INSTRUCTIONS TO FOLLOW = Write out every single entry exactly.

Stored data entries =
+ + + + +

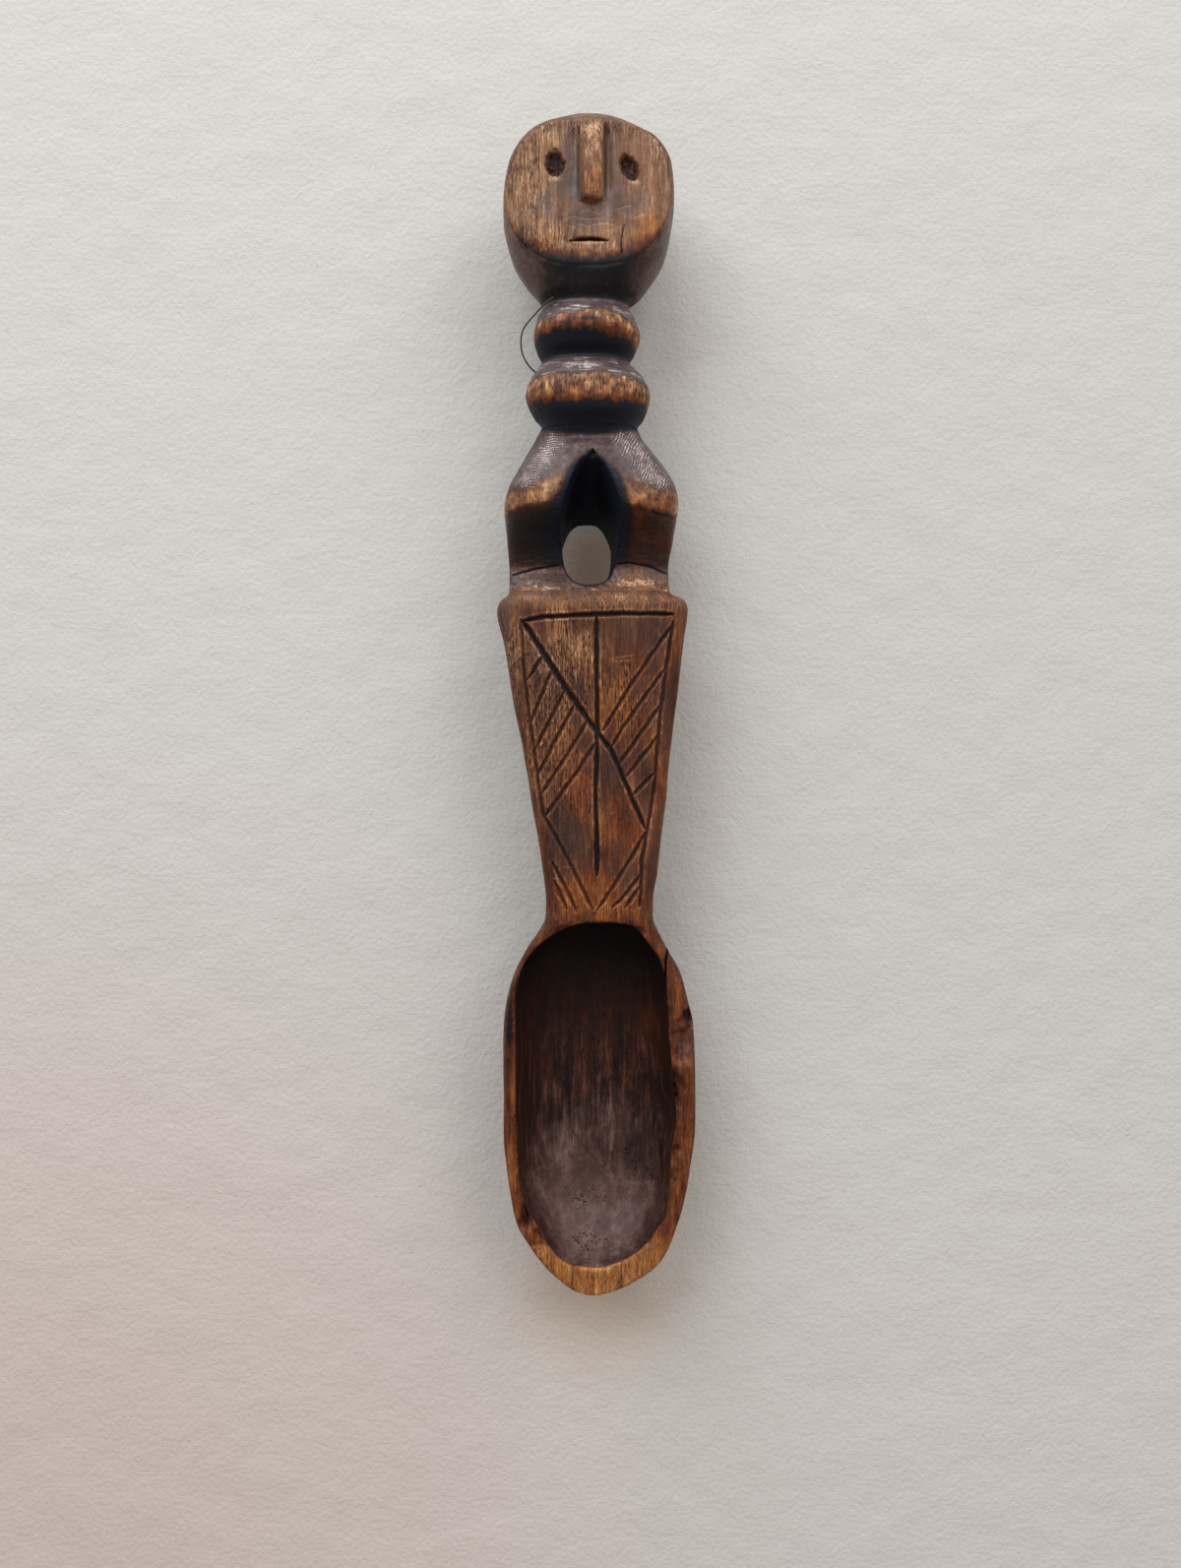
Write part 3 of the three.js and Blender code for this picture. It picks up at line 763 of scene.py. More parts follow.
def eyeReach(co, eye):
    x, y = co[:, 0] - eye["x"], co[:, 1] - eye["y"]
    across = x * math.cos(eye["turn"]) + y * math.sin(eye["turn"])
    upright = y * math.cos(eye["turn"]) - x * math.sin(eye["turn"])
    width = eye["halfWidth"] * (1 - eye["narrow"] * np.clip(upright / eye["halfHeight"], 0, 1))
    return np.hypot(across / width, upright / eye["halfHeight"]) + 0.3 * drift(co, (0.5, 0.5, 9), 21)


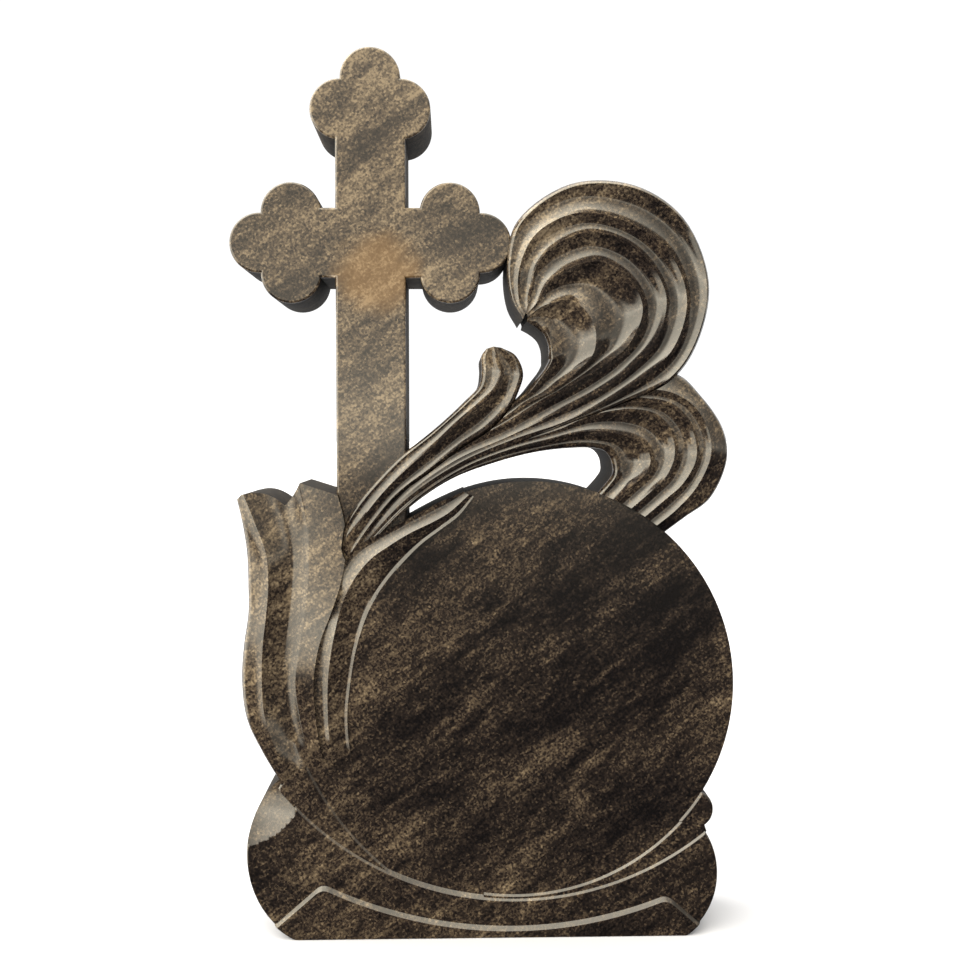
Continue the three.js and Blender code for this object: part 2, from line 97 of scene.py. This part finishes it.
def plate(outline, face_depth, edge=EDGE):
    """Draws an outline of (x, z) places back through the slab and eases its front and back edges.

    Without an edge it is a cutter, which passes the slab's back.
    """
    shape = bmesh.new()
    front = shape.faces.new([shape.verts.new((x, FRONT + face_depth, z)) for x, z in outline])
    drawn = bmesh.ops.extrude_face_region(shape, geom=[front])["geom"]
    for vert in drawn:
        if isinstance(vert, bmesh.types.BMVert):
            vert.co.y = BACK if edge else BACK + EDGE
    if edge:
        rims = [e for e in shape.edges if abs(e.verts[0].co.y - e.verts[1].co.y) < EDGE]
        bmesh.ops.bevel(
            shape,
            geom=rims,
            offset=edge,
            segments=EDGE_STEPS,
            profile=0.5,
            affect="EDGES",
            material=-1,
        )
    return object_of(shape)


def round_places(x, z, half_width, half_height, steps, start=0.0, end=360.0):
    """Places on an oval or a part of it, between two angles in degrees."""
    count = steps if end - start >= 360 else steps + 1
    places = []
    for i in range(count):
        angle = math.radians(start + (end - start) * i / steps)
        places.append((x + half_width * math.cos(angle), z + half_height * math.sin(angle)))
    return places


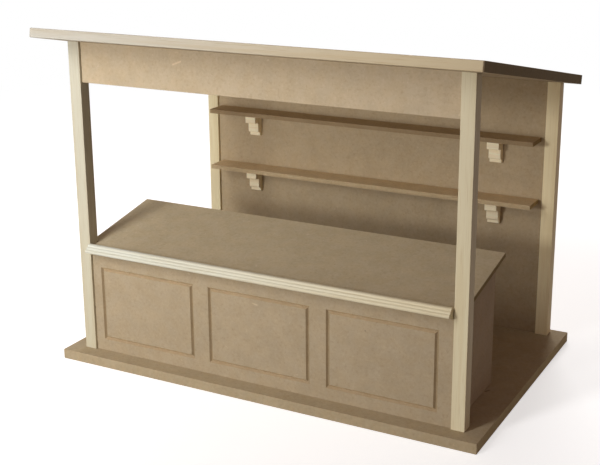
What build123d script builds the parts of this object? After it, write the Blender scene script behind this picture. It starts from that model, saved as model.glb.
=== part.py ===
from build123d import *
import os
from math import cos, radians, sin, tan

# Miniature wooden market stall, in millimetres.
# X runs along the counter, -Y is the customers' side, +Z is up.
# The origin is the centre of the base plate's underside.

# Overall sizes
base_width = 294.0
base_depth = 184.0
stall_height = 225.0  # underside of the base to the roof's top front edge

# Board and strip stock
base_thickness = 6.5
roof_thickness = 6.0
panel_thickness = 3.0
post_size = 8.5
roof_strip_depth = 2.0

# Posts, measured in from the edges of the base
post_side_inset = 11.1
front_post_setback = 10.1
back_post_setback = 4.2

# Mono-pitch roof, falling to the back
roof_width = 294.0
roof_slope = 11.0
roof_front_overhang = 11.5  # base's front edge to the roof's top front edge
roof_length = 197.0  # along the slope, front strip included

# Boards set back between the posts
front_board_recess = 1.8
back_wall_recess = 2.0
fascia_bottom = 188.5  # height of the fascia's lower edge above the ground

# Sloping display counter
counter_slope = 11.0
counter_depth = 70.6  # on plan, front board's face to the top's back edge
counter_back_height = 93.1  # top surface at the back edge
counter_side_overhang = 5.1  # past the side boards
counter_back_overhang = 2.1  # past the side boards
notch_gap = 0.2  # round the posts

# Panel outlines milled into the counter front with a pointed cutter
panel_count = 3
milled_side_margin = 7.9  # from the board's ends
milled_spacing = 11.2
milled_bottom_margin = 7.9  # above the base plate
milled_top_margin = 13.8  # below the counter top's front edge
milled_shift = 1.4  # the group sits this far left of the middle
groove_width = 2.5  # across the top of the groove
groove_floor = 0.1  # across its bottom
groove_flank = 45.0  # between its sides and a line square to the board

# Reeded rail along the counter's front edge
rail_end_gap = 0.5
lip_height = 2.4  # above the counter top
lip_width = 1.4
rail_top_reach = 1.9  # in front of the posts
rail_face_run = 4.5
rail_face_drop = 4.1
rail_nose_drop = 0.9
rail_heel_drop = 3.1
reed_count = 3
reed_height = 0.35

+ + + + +

TASK ANSWER =
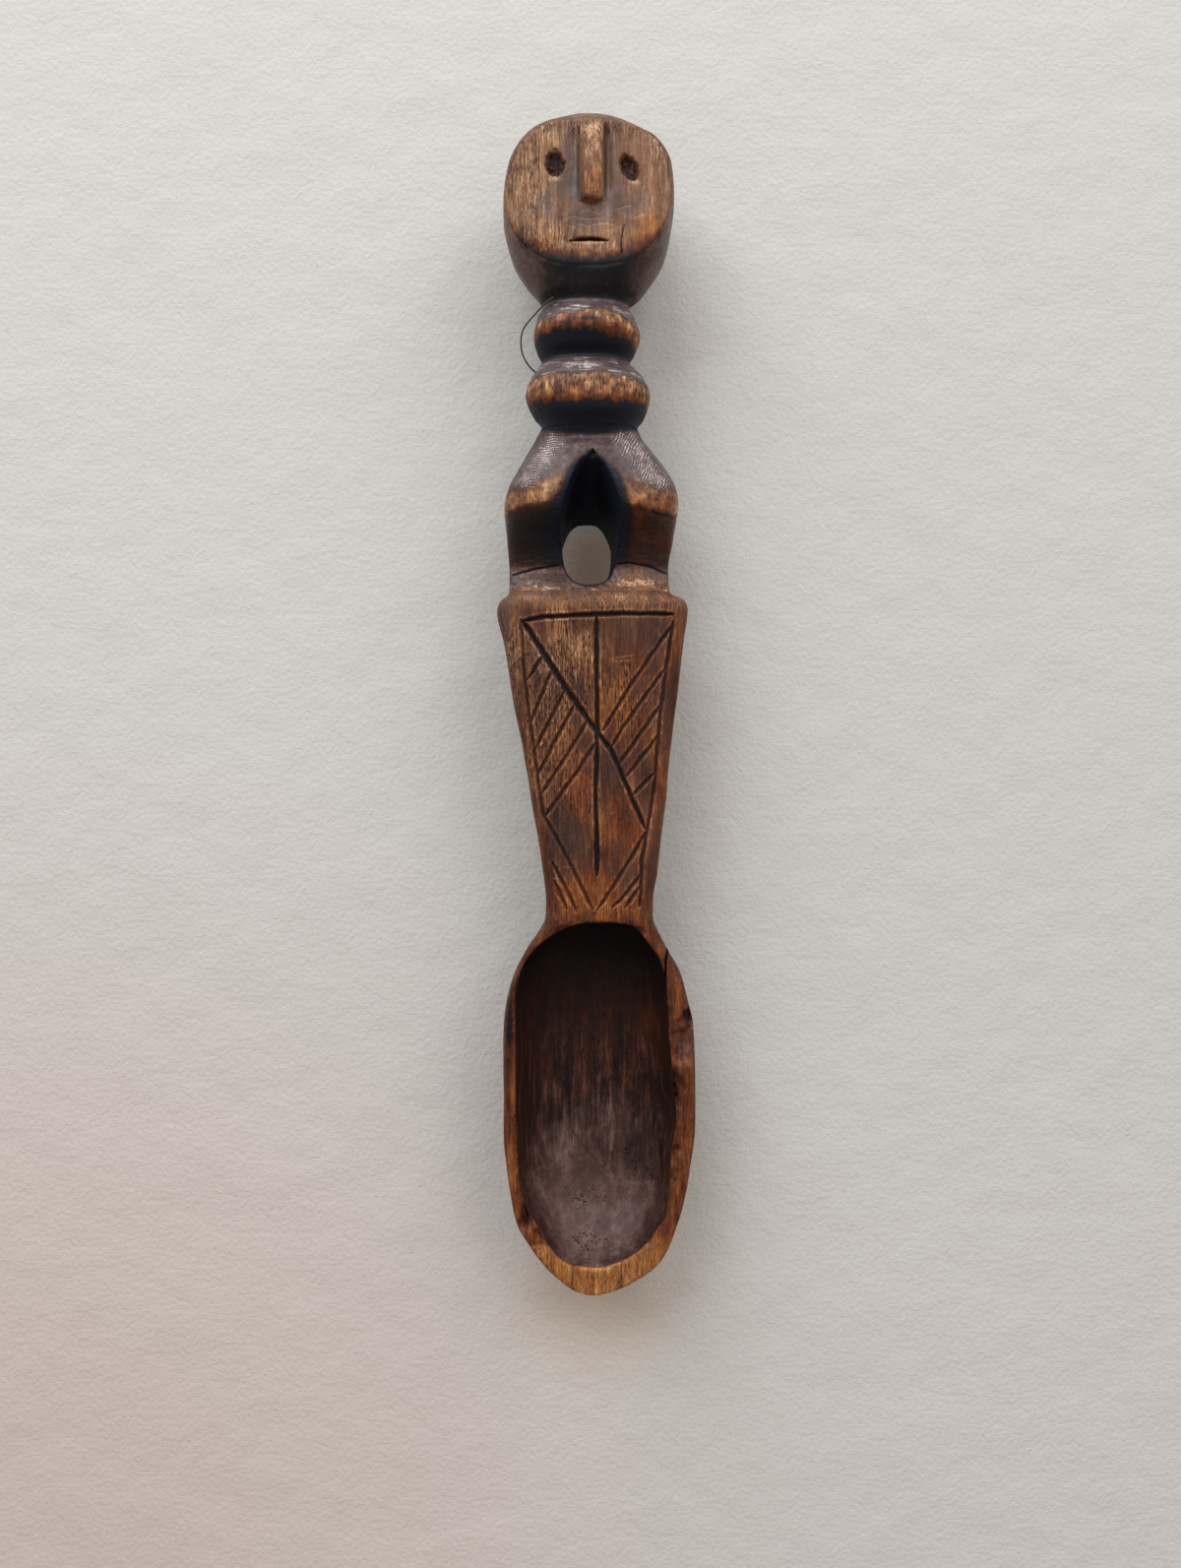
Write part 3 of the three.js and Blender code for this picture. It picks up at line 763 of scene.py. More parts follow.
def eyeReach(co, eye):
    x, y = co[:, 0] - eye["x"], co[:, 1] - eye["y"]
    across = x * math.cos(eye["turn"]) + y * math.sin(eye["turn"])
    upright = y * math.cos(eye["turn"]) - x * math.sin(eye["turn"])
    width = eye["halfWidth"] * (1 - eye["narrow"] * np.clip(upright / eye["halfHeight"], 0, 1))
    return np.hypot(across / width, upright / eye["halfHeight"]) + 0.3 * drift(co, (0.5, 0.5, 9), 21)


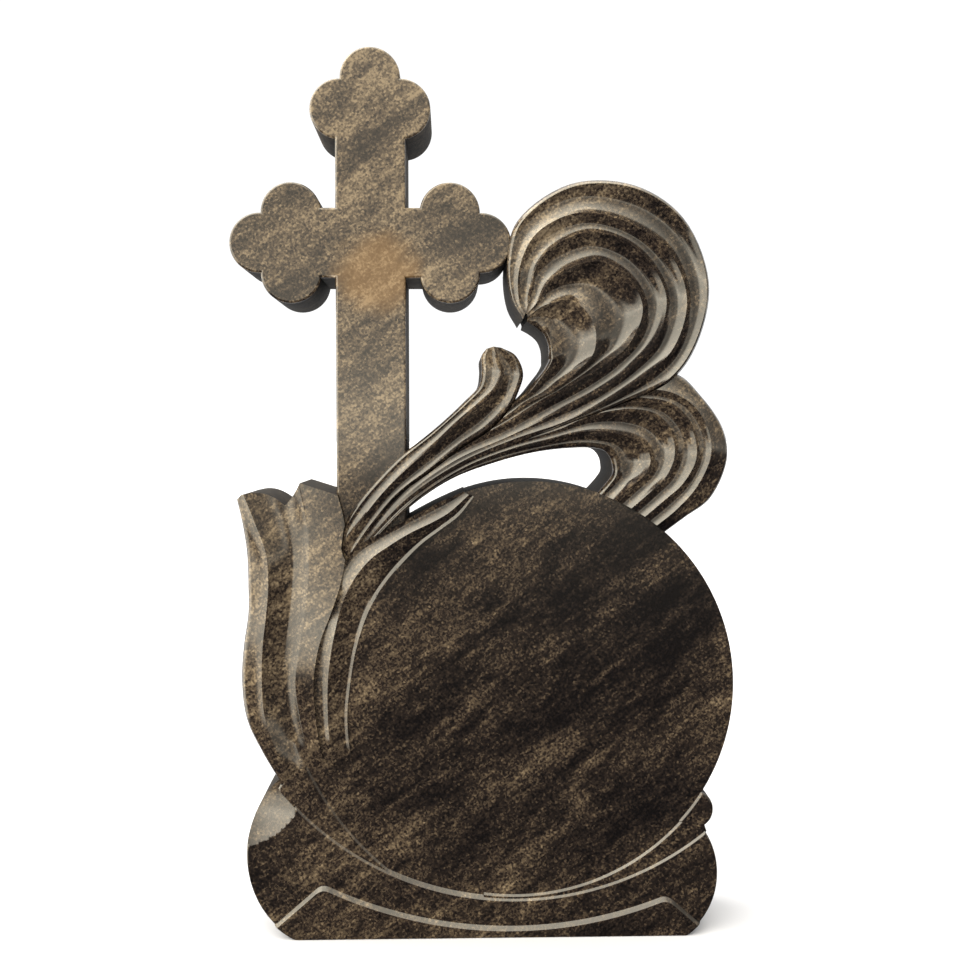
Continue the three.js and Blender code for this object: part 2, from line 97 of scene.py. This part finishes it.
def plate(outline, face_depth, edge=EDGE):
    """Draws an outline of (x, z) places back through the slab and eases its front and back edges.

    Without an edge it is a cutter, which passes the slab's back.
    """
    shape = bmesh.new()
    front = shape.faces.new([shape.verts.new((x, FRONT + face_depth, z)) for x, z in outline])
    drawn = bmesh.ops.extrude_face_region(shape, geom=[front])["geom"]
    for vert in drawn:
        if isinstance(vert, bmesh.types.BMVert):
            vert.co.y = BACK if edge else BACK + EDGE
    if edge:
        rims = [e for e in shape.edges if abs(e.verts[0].co.y - e.verts[1].co.y) < EDGE]
        bmesh.ops.bevel(
            shape,
            geom=rims,
            offset=edge,
            segments=EDGE_STEPS,
            profile=0.5,
            affect="EDGES",
            material=-1,
        )
    return object_of(shape)


def round_places(x, z, half_width, half_height, steps, start=0.0, end=360.0):
    """Places on an oval or a part of it, between two angles in degrees."""
    count = steps if end - start >= 360 else steps + 1
    places = []
    for i in range(count):
        angle = math.radians(start + (end - start) * i / steps)
        places.append((x + half_width * math.cos(angle), z + half_height * math.sin(angle)))
    return places


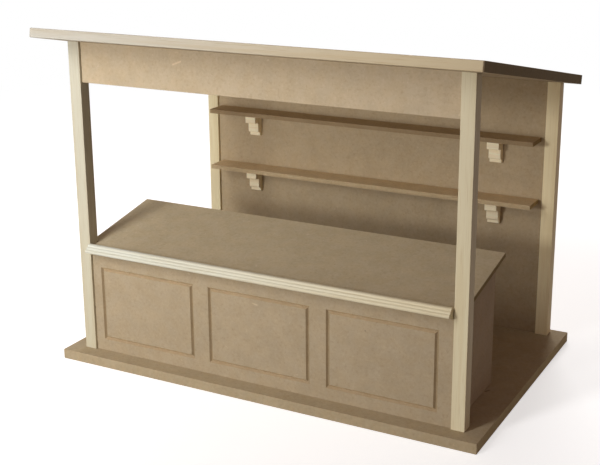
What build123d script builds the parts of this object? After it, write the Blender scene script behind this picture. It starts from that model, saved as model.glb.
=== part.py ===
from build123d import *
import os
from math import cos, radians, sin, tan

# Miniature wooden market stall, in millimetres.
# X runs along the counter, -Y is the customers' side, +Z is up.
# The origin is the centre of the base plate's underside.

# Overall sizes
base_width = 294.0
base_depth = 184.0
stall_height = 225.0  # underside of the base to the roof's top front edge

# Board and strip stock
base_thickness = 6.5
roof_thickness = 6.0
panel_thickness = 3.0
post_size = 8.5
roof_strip_depth = 2.0

# Posts, measured in from the edges of the base
post_side_inset = 11.1
front_post_setback = 10.1
back_post_setback = 4.2

# Mono-pitch roof, falling to the back
roof_width = 294.0
roof_slope = 11.0
roof_front_overhang = 11.5  # base's front edge to the roof's top front edge
roof_length = 197.0  # along the slope, front strip included

# Boards set back between the posts
front_board_recess = 1.8
back_wall_recess = 2.0
fascia_bottom = 188.5  # height of the fascia's lower edge above the ground

# Sloping display counter
counter_slope = 11.0
counter_depth = 70.6  # on plan, front board's face to the top's back edge
counter_back_height = 93.1  # top surface at the back edge
counter_side_overhang = 5.1  # past the side boards
counter_back_overhang = 2.1  # past the side boards
notch_gap = 0.2  # round the posts

# Panel outlines milled into the counter front with a pointed cutter
panel_count = 3
milled_side_margin = 7.9  # from the board's ends
milled_spacing = 11.2
milled_bottom_margin = 7.9  # above the base plate
milled_top_margin = 13.8  # below the counter top's front edge
milled_shift = 1.4  # the group sits this far left of the middle
groove_width = 2.5  # across the top of the groove
groove_floor = 0.1  # across its bottom
groove_flank = 45.0  # between its sides and a line square to the board

# Reeded rail along the counter's front edge
rail_end_gap = 0.5
lip_height = 2.4  # above the counter top
lip_width = 1.4
rail_top_reach = 1.9  # in front of the posts
rail_face_run = 4.5
rail_face_drop = 4.1
rail_nose_drop = 0.9
rail_heel_drop = 3.1
reed_count = 3
reed_height = 0.35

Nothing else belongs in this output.